The fears of internet-related cognitive offloading are that people who use the internet more frequently do not trust their own brains and therefore rely on external influences for even the most basic knowledge.
Can You Concentrate?
Then there’s concentration: plenty has been written about the internet’s impact on our ability to avoid distractions and concentrate, but much of it is anecdotal. In a broader sense, other factors could be just as responsible for our collective lack of focus.
The internet helps us do one thing above all else; save time. Unfortunately, it also helps us to multi-task in such a way that no single task is getting our full attention. Yet, we are so used to doing multiple things at one time (watching TV and writing a term paper for example) that we don’t learn as much as we could.
One particularly fascinating study found that members of the Namibian Himba tribe who had recently moved to urban settlements had far weaker levels of concentration than their contemporaries who had maintained their traditional rural existence.

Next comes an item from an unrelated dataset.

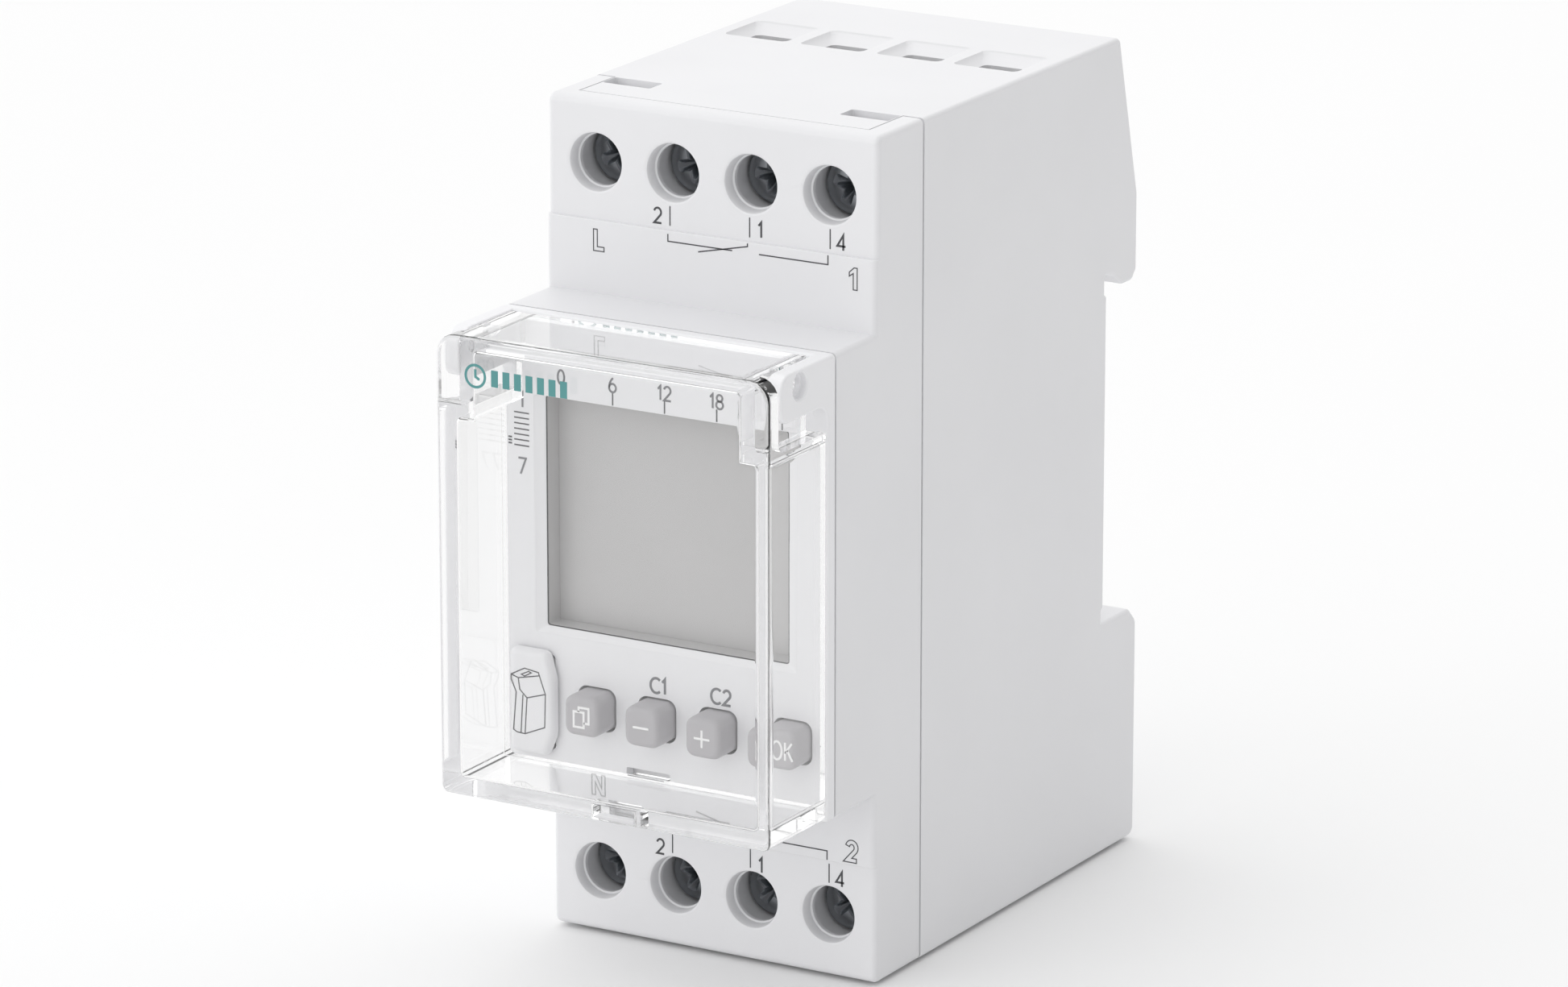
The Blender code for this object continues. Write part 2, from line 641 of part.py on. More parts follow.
def cage(name, x, z):
    """A square steel loop. The screw draws it forwards, so that it presses the wire onto the tab."""
    front = SHOULDER_Y + CAGE_IN
    back = CAGE_BACK
    half, deep = CAGE_W / 2, CAGE_Z / 2
    bm = bmesh.new()
    add_box(bm, (x - half, x + half), (front, back), (z - deep, z + deep))
    made = add_object(name, bm, PARTS, (x, front, z))
    space = [
        (
            (x - half + 0.9, x + half - 0.9),
            (front + CAGE_T, back - CAGE_T),
            (z - deep - 1, z + deep + 1),
        )
    ]
    join(made, boxes(name + "_window", space))
    hole = cylinders(name + "_hole", [(x, front, z)], (0, 1, 0), SHANK_D / 2 + 0.25, 5, 14)
    join(made, hole)
    finish(made, material("nickel_steel", (0.6, 0.6, 0.58, 1), 1, 0.3))


def terminal_parts():
    tab_y = SHOULDER_Y + CAGE_IN + CAGE_T + 0.4
    brass = material("tinned_brass", (0.62, 0.55, 0.38, 1), 1, 0.3)
    for row, x, z in terminals():
        label = f"{'upper' if row > 0 else 'lower'}_{TERM_X.index(x) + 1}"
        screw(f"terminal_screw_{label}", x, z)
        cage(f"clamp_cage_{label}", x, z)
        ends = tuple(sorted((row * 28.4, row * (TERM_Z + CAGE_Z / 2))))
        span = (x - TAB_W / 2, x + TAB_W / 2)
        plain(f"contact_tab_{label}", span, (tab_y, tab_y + TAB_T), ends, brass)


def rail_latch():
    """Slides down out of the foot. A tooth on its top end grips behind the rail's lower flange."""
    half = LATCH_W / 2
    top = -RAIL_H / 2 + 1.3
    low = -HALF_H + 0.35
    outline = [(1.5, low), (4.9, low), (4.9, top - 1.9), (3.4, top - 0.4), (2.9, top), (1.5, top)]
    bm = bmesh.new()
    add_prism(bm, outline, (-half, half))
    latch = add_object("rail_latch", bm, PARTS, (0, 3.2, low))
    join(latch, boxes("latch_window", [((-2.2, 2.2), (0, 6), LATCH_WINDOW_Z)]))
    join(latch, boxes("driver_slot", [((-3.0, 3.0), (0, 6), (-39.4, -37.6))]))
    finish(latch, material("grey_polyamide", (0.25, 0.25, 0.26, 1), 0, 0.5))


def latch_spring():
    """A folded strip of spring steel between the post and the top of the latch window."""
    low, top = POST_Z[1] + GAP, LATCH_WINDOW_Z[1] - GAP
    folds, thick, half = 4, 0.6, 1.7
    rise = (top - low) / folds
    near = [(-half if i % 2 else half - thick, low + i * rise) for i in range(folds + 1)]
    far = [(px + thick, pz) for px, pz in near]
    bm = bmesh.new()
    ring = [bm.verts.new((px, 2.2, pz)) for px, pz in near + far[::-1]]
    face = bm.faces.new(ring)
    grown = bmesh.ops.extrude_face_region(bm, geom=[face])["geom"]
    moved = [item for item in grown if isinstance(item, bmesh.types.BMVert)]
    bmesh.ops.translate(bm, verts=moved, vec=(0, 2.0, 0))
    spring = add_object("latch_spring", bm, PARTS)
    finish(spring, material("spring_steel", (0.45, 0.45, 0.45, 1), 1, 0.3))


def build():
    rear_housing()
    front_cover()
    display_bezel()
    hood()
    keys()
    board_front = BEZEL_Y + LCD_DEEP + 1.0 + GAP + 1.0 + GAP
    display(board_front)
    data_key_cover()
    data_key_socket(board_front)
    power_electronics(control_electronics(board_front))
    terminal_parts()
    rail_latch()
    latch_spring()


build()
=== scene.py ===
import json
import math

import bmesh
import bpy
import numpy as np
from mathutils import Matrix, Vector


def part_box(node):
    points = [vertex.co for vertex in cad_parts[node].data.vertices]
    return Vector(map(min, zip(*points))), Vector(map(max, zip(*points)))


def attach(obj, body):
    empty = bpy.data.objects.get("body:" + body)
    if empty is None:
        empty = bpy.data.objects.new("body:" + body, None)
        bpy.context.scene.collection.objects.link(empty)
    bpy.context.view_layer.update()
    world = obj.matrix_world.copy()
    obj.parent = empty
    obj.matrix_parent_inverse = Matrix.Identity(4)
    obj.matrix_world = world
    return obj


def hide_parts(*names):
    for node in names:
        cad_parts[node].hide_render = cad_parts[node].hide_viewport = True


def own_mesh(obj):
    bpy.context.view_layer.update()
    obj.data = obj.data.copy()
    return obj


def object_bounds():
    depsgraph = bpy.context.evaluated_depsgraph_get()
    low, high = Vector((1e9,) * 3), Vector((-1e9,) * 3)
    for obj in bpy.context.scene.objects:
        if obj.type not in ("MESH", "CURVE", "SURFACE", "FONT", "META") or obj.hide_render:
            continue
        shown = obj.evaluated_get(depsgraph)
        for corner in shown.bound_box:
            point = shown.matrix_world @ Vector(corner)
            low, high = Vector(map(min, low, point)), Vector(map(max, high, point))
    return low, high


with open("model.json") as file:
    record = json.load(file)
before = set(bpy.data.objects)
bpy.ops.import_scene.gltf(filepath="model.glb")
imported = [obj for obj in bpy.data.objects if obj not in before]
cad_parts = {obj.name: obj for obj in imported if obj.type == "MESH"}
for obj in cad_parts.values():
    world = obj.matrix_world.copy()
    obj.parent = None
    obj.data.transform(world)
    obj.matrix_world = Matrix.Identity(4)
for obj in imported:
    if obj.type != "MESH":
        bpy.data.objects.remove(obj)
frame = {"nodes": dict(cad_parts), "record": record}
cad_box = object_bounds()
MM = 0.001

# Sizes and places in mm, in the frame's axes: x to the right, y to the back, z up. The origin is the
# middle of the rail seat.
HALF_WIDTH = 17.9
HALF_HEIGHT = 41.25
HALF_NOSE = 22.5
HALF_CAVITY_WIDTH = 16.1
HALF_CAVITY_HEIGHT = 39.45

# Fronts, as y: the seam of housing and cover, the shoulders and their raised bands, the bezel, the
# display's glass, the keys, the data-key cover and the hood
SEAM = -36.7
SHOULDER = -45.2
SHOULDER_STEP = -45.6
FACE = -54.3
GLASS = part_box("lcd_glass")[0][1] / MM
KEY_FRONT = -57.3
DATA_KEY_FRONT = -55.5
HOOD_FRONT = -65.18

HALF_SEAM_GAP = 0.14
WINDOW_TOP = 14.75
HINGE = (0.0, -59.4, 20.9)
TERMINAL_ROW = 35.1
TERMINAL_PITCH = 8.45
TERMINALS = [(x, row * TERMINAL_ROW) for row in (1, -1) for x in TERMINAL_PITCH * (np.arange(4) - 1.5)]
SNAP_X = 12.9  # of the snap windows and hooks, to each side
KEYS = {"key_menu": -6.8, "key_minus": -0.2, "key_plus": 6.45, "key_ok": 13.1}
KEY_ROW = -15.1


# Small tools


def rgb(text):
    """Linear colour of an sRGB hex value."""
    channels = [int(text[i:i + 2], 16) / 255 for i in (1, 3, 5)]
    return [c / 12.92 if c <= 0.04045 else ((c + 0.055) / 1.055) ** 2.4 for c in channels] + [1.0]


def add(tree, kind, settings=None, **links):
    """Adds a node. settings holds its properties and plain socket values, links its incoming sockets."""
    made = tree.nodes.new("ShaderNode" + kind)
    for key, value in (settings or {}).items():
        if hasattr(made, key):
            setattr(made, key, value)
        else:
            made.inputs[key].default_value = value
    for key, source in links.items():
        tree.links.new(source, made.inputs[key.replace("_", " ")])
    return made


def ramp(tree, source, low, high):
    """A value that runs evenly from low to high as the source runs from 0 to 1, and no further."""
    made = tree.nodes.new("ShaderNodeMapRange")
    made.inputs["To Min"].default_value = low
    made.inputs["To Max"].default_value = high
    tree.links.new(source, made.inputs["Value"])
    return made.outputs["Result"]


def finish_of(name, colour, tint, grain_mm, bump_mm, rough, patch_mm, **plain):
    """A Principled finish. colour and tint are the ends of a slow drift across the piece, patch_mm is
    the size of its patches, grain_mm the size of the surface texture, bump_mm its height, rough the
    span of the roughness."""
    made = bpy.data.materials.new(name)
    made.use_nodes = True
    tree = made.node_tree
    shader = tree.nodes["Principled BSDF"]
    where = add(tree, "TexCoord").outputs["Object"]
    drift = add(tree, "TexNoise", {"Scale": 1 / (patch_mm * MM), "Detail": 3.0}, Vector=where).outputs["Fac"]
    grain = add(tree, "TexNoise", {"Scale": 1 / (grain_mm * MM), "Detail": 2.0}, Vector=where).outputs["Fac"]
    mix = tree.nodes.new("ShaderNodeMix")
    mix.data_type = "RGBA"
    mix.inputs["A"].default_value = rgb(colour)
    mix.inputs["B"].default_value = rgb(tint)
    tree.links.new(drift, mix.inputs["Factor"])
    tree.links.new(mix.outputs["Result"], shader.inputs["Base Color"])
    tree.links.new(ramp(tree, drift, *rough), shader.inputs["Roughness"])
    bump = add(tree, "Bump", {"Distance": bump_mm * MM, "Strength": 0.6}, Height=grain)
    tree.links.new(bump.outputs["Normal"], shader.inputs["Normal"])
    for key, value in plain.items():
        shader.inputs[key.replace("_", " ")].default_value = value
    return made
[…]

Nicholas Carr, the author of The Shallows: What the Internet is Doing to our Brains, reckons that much of this can be undone by spending more time off the internet, and the plasticity of our brains suggests that should have an impact. But in a society that relies so much on being connected, is there really any advantage to fighting the way our brains have adapted to our digital lives, other than flimsy nostalgia?
Maybe not, although as with almost everything with the brain, an enormous amount is left unknown, even if using the web as additional memory storage seems fine and dandy. “Nobody knows now what the effects are of these tools on logical thinking,” Wegner reminds us.